◆ DATASET CONTENT:
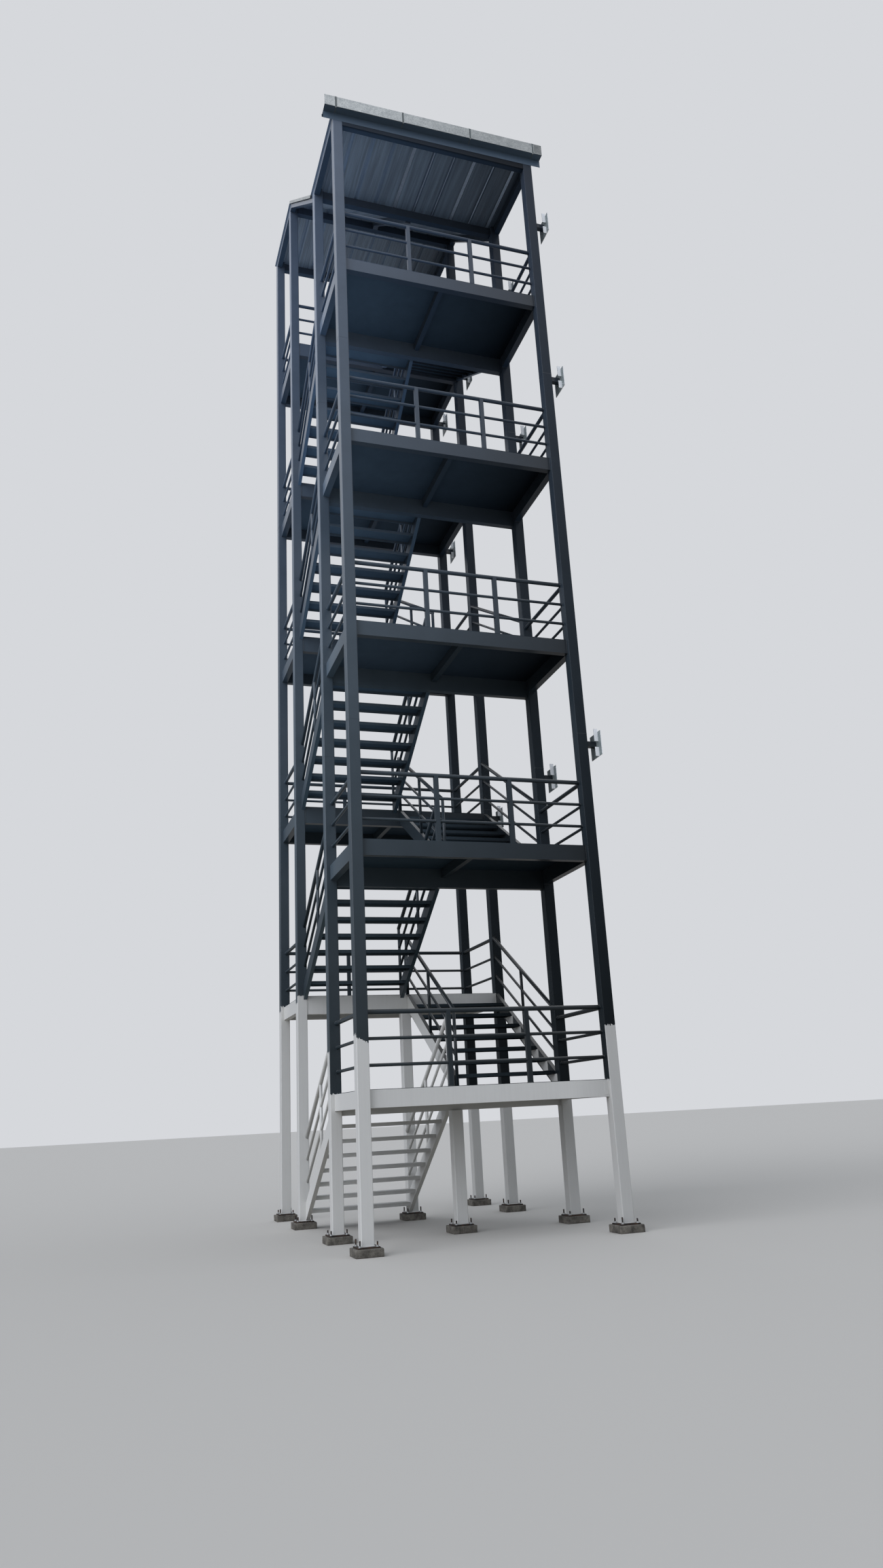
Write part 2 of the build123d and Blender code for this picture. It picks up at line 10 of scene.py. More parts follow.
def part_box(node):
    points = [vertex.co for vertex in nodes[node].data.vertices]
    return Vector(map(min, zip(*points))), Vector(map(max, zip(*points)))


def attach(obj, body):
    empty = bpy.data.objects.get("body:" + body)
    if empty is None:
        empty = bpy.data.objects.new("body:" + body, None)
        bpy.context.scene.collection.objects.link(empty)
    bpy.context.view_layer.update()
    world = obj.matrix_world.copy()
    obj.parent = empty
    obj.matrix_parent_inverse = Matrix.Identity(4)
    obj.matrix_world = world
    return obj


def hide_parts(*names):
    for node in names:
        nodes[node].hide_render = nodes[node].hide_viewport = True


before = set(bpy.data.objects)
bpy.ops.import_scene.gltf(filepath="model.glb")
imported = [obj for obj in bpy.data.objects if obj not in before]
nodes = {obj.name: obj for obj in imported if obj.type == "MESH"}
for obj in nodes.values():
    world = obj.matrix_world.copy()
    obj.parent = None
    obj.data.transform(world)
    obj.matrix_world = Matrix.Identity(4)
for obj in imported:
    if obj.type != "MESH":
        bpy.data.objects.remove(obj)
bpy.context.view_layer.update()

# ---- View ----
# The photograph is taken with a phone held upright near the ground, a little left of the tower
# and tilted up. The camera has its place, its tilt and its slight lean.
CAMERA_PLACE = Vector((-3.1863, -13.1257, 1.5468))
CAMERA_YAW, CAMERA_PITCH, CAMERA_LEAN = radians(18.6266), radians(17.4781), radians(-3.0344)
SENSOR_HEIGHT = 36
PHOTO_HEIGHT = 2309
FOCAL_PIXELS = 1545.14
SIGHT_RANGE = 400

camera_data = bpy.data.cameras.new("photo_camera")
camera = bpy.data.objects.new("photo_camera", camera_data)
bpy.context.scene.collection.objects.link(camera)
bpy.context.scene.camera = camera
camera_data.sensor_fit = "VERTICAL"
camera_data.sensor_height = SENSOR_HEIGHT
camera_data.lens = SENSOR_HEIGHT * FOCAL_PIXELS / PHOTO_HEIGHT
camera_data.clip_end = SIGHT_RANGE
upright = Vector((0, 0, 1))
forward_level = Vector((sin(CAMERA_YAW), cos(CAMERA_YAW), 0))
right_level = Vector((cos(CAMERA_YAW), -sin(CAMERA_YAW), 0))
forward = forward_level * cos(CAMERA_PITCH) + upright * sin(CAMERA_PITCH)
up_level = upright * cos(CAMERA_PITCH) - forward_level * sin(CAMERA_PITCH)
right = right_level * cos(CAMERA_LEAN) + up_level * sin(CAMERA_LEAN)
up = up_level * cos(CAMERA_LEAN) - right_level * sin(CAMERA_LEAN)
turn = Matrix((right, up, -forward)).transposed().to_4x4()
camera.matrix_world = Matrix.Translation(CAMERA_PLACE) @ turn

bpy.context.scene.view_settings.view_transform = "Standard"


def linear(code):
    """Linear colour of an sRGB hex code."""
    values = [int(code[k:k + 2], 16) / 255 for k in (1, 3, 5)]
    return [v / 12.92 if v <= 0.04045 else ((v + 0.055) / 1.055) ** 2.4 for v in values] + [1]


def fill_sockets(tree, node, inputs):
    """Fills input sockets of a node with values or links."""
    for socket, value in inputs.items():
        if isinstance(value, bpy.types.NodeSocket):
            tree.links.new(value, node.inputs[socket])
        else:
            node.inputs[socket].default_value = value


def add_node(tree, kind, settings, inputs):
    """Adds a node to a tree, sets its settings and fills its sockets."""
    made = tree.nodes.new(kind)
    for name, value in settings.items():
        setattr(made, name, value)
    fill_sockets(tree, made, inputs)
    return made


def new_material(name):
    """An empty node material: returns it, its tree and its surface shader."""
    material = bpy.data.materials.new(name)
    material.use_nodes = True
    return material, material.node_tree, material.node_tree.nodes["Principled BSDF"]


def compute(tree, operation, *values):
    """Output of a calculation with one to three values."""
    return add_node(tree, "ShaderNodeMath", {"operation": operation}, dict(enumerate(values))).outputs[0]


def product(tree, result, *factors):
    """Output of all values multiplied."""
    for factor in factors:
        result = compute(tree, "MULTIPLY", result, factor)
    return result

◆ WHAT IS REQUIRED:
In the listing above, find the line with "for node in" and the line with "return [v /", then print exactly those lines and every line between them.

◆ RESULT OF THIS TASK:
    for node in names:
        nodes[node].hide_render = nodes[node].hide_viewport = True


before = set(bpy.data.objects)
bpy.ops.import_scene.gltf(filepath="model.glb")
imported = [obj for obj in bpy.data.objects if obj not in before]
nodes = {obj.name: obj for obj in imported if obj.type == "MESH"}
for obj in nodes.values():
    world = obj.matrix_world.copy()
    obj.parent = None
    obj.data.transform(world)
    obj.matrix_world = Matrix.Identity(4)
for obj in imported:
    if obj.type != "MESH":
        bpy.data.objects.remove(obj)
bpy.context.view_layer.update()

# ---- View ----
# The photograph is taken with a phone held upright near the ground, a little left of the tower
# and tilted up. The camera has its place, its tilt and its slight lean.
CAMERA_PLACE = Vector((-3.1863, -13.1257, 1.5468))
CAMERA_YAW, CAMERA_PITCH, CAMERA_LEAN = radians(18.6266), radians(17.4781), radians(-3.0344)
SENSOR_HEIGHT = 36
PHOTO_HEIGHT = 2309
FOCAL_PIXELS = 1545.14
SIGHT_RANGE = 400

camera_data = bpy.data.cameras.new("photo_camera")
camera = bpy.data.objects.new("photo_camera", camera_data)
bpy.context.scene.collection.objects.link(camera)
bpy.context.scene.camera = camera
camera_data.sensor_fit = "VERTICAL"
camera_data.sensor_height = SENSOR_HEIGHT
camera_data.lens = SENSOR_HEIGHT * FOCAL_PIXELS / PHOTO_HEIGHT
camera_data.clip_end = SIGHT_RANGE
upright = Vector((0, 0, 1))
forward_level = Vector((sin(CAMERA_YAW), cos(CAMERA_YAW), 0))
right_level = Vector((cos(CAMERA_YAW), -sin(CAMERA_YAW), 0))
forward = forward_level * cos(CAMERA_PITCH) + upright * sin(CAMERA_PITCH)
up_level = upright * cos(CAMERA_PITCH) - forward_level * sin(CAMERA_PITCH)
right = right_level * cos(CAMERA_LEAN) + up_level * sin(CAMERA_LEAN)
up = up_level * cos(CAMERA_LEAN) - right_level * sin(CAMERA_LEAN)
turn = Matrix((right, up, -forward)).transposed().to_4x4()
camera.matrix_world = Matrix.Translation(CAMERA_PLACE) @ turn

bpy.context.scene.view_settings.view_transform = "Standard"


def linear(code):
    """Linear colour of an sRGB hex code."""
    values = [int(code[k:k + 2], 16) / 255 for k in (1, 3, 5)]
    return [v / 12.92 if v <= 0.04045 else ((v + 0.055) / 1.055) ** 2.4 for v in values] + [1]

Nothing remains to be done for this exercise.